▸ **DATA EXCERPT**
::::

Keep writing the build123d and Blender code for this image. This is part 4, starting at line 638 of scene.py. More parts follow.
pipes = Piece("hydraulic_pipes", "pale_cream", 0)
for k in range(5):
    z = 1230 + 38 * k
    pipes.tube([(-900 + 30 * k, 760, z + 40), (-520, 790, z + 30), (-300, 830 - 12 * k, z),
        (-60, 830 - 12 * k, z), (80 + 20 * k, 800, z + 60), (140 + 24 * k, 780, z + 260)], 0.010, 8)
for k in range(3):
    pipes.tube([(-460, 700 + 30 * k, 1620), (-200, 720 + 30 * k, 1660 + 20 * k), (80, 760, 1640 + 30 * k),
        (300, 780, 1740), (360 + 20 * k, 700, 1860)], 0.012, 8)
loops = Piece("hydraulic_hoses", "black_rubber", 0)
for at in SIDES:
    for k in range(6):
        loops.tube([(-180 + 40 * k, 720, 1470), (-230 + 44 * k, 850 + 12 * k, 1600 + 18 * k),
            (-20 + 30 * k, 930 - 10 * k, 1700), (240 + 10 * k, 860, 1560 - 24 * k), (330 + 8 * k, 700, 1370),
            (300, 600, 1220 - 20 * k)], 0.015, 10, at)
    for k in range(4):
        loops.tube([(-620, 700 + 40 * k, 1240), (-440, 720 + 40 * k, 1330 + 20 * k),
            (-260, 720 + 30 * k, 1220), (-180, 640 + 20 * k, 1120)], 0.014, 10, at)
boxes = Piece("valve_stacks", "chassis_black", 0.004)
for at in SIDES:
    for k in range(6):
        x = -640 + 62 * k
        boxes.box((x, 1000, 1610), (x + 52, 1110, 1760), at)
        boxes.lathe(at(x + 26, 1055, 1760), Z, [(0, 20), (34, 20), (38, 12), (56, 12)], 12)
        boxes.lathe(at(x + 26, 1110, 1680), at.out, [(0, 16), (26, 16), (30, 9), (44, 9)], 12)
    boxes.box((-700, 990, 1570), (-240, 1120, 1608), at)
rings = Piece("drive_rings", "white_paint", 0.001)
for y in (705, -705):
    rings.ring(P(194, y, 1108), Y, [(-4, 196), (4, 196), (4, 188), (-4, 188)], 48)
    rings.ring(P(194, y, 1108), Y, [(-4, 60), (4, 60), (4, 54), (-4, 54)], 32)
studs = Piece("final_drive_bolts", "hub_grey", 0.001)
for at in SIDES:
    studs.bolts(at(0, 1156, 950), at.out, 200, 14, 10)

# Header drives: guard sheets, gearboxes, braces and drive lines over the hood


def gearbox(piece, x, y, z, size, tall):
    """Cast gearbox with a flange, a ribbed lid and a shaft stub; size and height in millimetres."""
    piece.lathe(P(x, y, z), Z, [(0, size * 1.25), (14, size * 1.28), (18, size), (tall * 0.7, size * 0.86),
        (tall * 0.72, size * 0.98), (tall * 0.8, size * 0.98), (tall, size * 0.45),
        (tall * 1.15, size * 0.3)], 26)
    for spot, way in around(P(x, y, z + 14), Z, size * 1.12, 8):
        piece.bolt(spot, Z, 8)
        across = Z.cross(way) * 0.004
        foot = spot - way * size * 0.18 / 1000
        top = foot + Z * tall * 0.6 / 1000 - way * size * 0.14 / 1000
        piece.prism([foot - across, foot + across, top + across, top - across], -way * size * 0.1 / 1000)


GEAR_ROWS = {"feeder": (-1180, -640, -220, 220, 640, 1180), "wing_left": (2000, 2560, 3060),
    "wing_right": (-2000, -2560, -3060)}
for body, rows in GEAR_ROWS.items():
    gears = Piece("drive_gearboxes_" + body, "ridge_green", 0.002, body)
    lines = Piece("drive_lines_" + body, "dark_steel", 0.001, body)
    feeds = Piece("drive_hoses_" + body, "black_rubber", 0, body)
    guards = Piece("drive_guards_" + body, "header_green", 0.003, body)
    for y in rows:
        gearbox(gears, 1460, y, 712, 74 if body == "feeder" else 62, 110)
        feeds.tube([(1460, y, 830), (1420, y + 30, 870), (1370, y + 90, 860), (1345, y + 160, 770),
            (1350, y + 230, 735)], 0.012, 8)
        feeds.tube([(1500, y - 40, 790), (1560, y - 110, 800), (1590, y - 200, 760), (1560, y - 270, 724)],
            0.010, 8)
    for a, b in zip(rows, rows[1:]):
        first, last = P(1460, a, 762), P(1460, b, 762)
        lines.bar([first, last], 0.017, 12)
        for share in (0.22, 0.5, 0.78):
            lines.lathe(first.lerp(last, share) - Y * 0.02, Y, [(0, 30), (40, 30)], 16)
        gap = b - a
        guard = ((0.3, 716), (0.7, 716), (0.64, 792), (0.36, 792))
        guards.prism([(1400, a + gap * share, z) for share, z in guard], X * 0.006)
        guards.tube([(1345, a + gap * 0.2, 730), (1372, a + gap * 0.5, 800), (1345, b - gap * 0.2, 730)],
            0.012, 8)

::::

▸ **SET PROBLEM**
Output the full listing without altering anything.

▸ **RESULT OF THIS TASK**
Keep writing the build123d and Blender code for this image. This is part 4, starting at line 638 of scene.py. More parts follow.
pipes = Piece("hydraulic_pipes", "pale_cream", 0)
for k in range(5):
    z = 1230 + 38 * k
    pipes.tube([(-900 + 30 * k, 760, z + 40), (-520, 790, z + 30), (-300, 830 - 12 * k, z),
        (-60, 830 - 12 * k, z), (80 + 20 * k, 800, z + 60), (140 + 24 * k, 780, z + 260)], 0.010, 8)
for k in range(3):
    pipes.tube([(-460, 700 + 30 * k, 1620), (-200, 720 + 30 * k, 1660 + 20 * k), (80, 760, 1640 + 30 * k),
        (300, 780, 1740), (360 + 20 * k, 700, 1860)], 0.012, 8)
loops = Piece("hydraulic_hoses", "black_rubber", 0)
for at in SIDES:
    for k in range(6):
        loops.tube([(-180 + 40 * k, 720, 1470), (-230 + 44 * k, 850 + 12 * k, 1600 + 18 * k),
            (-20 + 30 * k, 930 - 10 * k, 1700), (240 + 10 * k, 860, 1560 - 24 * k), (330 + 8 * k, 700, 1370),
            (300, 600, 1220 - 20 * k)], 0.015, 10, at)
    for k in range(4):
        loops.tube([(-620, 700 + 40 * k, 1240), (-440, 720 + 40 * k, 1330 + 20 * k),
            (-260, 720 + 30 * k, 1220), (-180, 640 + 20 * k, 1120)], 0.014, 10, at)
boxes = Piece("valve_stacks", "chassis_black", 0.004)
for at in SIDES:
    for k in range(6):
        x = -640 + 62 * k
        boxes.box((x, 1000, 1610), (x + 52, 1110, 1760), at)
        boxes.lathe(at(x + 26, 1055, 1760), Z, [(0, 20), (34, 20), (38, 12), (56, 12)], 12)
        boxes.lathe(at(x + 26, 1110, 1680), at.out, [(0, 16), (26, 16), (30, 9), (44, 9)], 12)
    boxes.box((-700, 990, 1570), (-240, 1120, 1608), at)
rings = Piece("drive_rings", "white_paint", 0.001)
for y in (705, -705):
    rings.ring(P(194, y, 1108), Y, [(-4, 196), (4, 196), (4, 188), (-4, 188)], 48)
    rings.ring(P(194, y, 1108), Y, [(-4, 60), (4, 60), (4, 54), (-4, 54)], 32)
studs = Piece("final_drive_bolts", "hub_grey", 0.001)
for at in SIDES:
    studs.bolts(at(0, 1156, 950), at.out, 200, 14, 10)

# Header drives: guard sheets, gearboxes, braces and drive lines over the hood


def gearbox(piece, x, y, z, size, tall):
    """Cast gearbox with a flange, a ribbed lid and a shaft stub; size and height in millimetres."""
    piece.lathe(P(x, y, z), Z, [(0, size * 1.25), (14, size * 1.28), (18, size), (tall * 0.7, size * 0.86),
        (tall * 0.72, size * 0.98), (tall * 0.8, size * 0.98), (tall, size * 0.45),
        (tall * 1.15, size * 0.3)], 26)
    for spot, way in around(P(x, y, z + 14), Z, size * 1.12, 8):
        piece.bolt(spot, Z, 8)
        across = Z.cross(way) * 0.004
        foot = spot - way * size * 0.18 / 1000
        top = foot + Z * tall * 0.6 / 1000 - way * size * 0.14 / 1000
        piece.prism([foot - across, foot + across, top + across, top - across], -way * size * 0.1 / 1000)


GEAR_ROWS = {"feeder": (-1180, -640, -220, 220, 640, 1180), "wing_left": (2000, 2560, 3060),
    "wing_right": (-2000, -2560, -3060)}
for body, rows in GEAR_ROWS.items():
    gears = Piece("drive_gearboxes_" + body, "ridge_green", 0.002, body)
    lines = Piece("drive_lines_" + body, "dark_steel", 0.001, body)
    feeds = Piece("drive_hoses_" + body, "black_rubber", 0, body)
    guards = Piece("drive_guards_" + body, "header_green", 0.003, body)
    for y in rows:
        gearbox(gears, 1460, y, 712, 74 if body == "feeder" else 62, 110)
        feeds.tube([(1460, y, 830), (1420, y + 30, 870), (1370, y + 90, 860), (1345, y + 160, 770),
            (1350, y + 230, 735)], 0.012, 8)
        feeds.tube([(1500, y - 40, 790), (1560, y - 110, 800), (1590, y - 200, 760), (1560, y - 270, 724)],
            0.010, 8)
    for a, b in zip(rows, rows[1:]):
        first, last = P(1460, a, 762), P(1460, b, 762)
        lines.bar([first, last], 0.017, 12)
        for share in (0.22, 0.5, 0.78):
            lines.lathe(first.lerp(last, share) - Y * 0.02, Y, [(0, 30), (40, 30)], 16)
        gap = b - a
        guard = ((0.3, 716), (0.7, 716), (0.64, 792), (0.36, 792))
        guards.prism([(1400, a + gap * share, z) for share, z in guard], X * 0.006)
        guards.tube([(1345, a + gap * 0.2, 730), (1372, a + gap * 0.5, 800), (1345, b - gap * 0.2, 730)],
            0.012, 8)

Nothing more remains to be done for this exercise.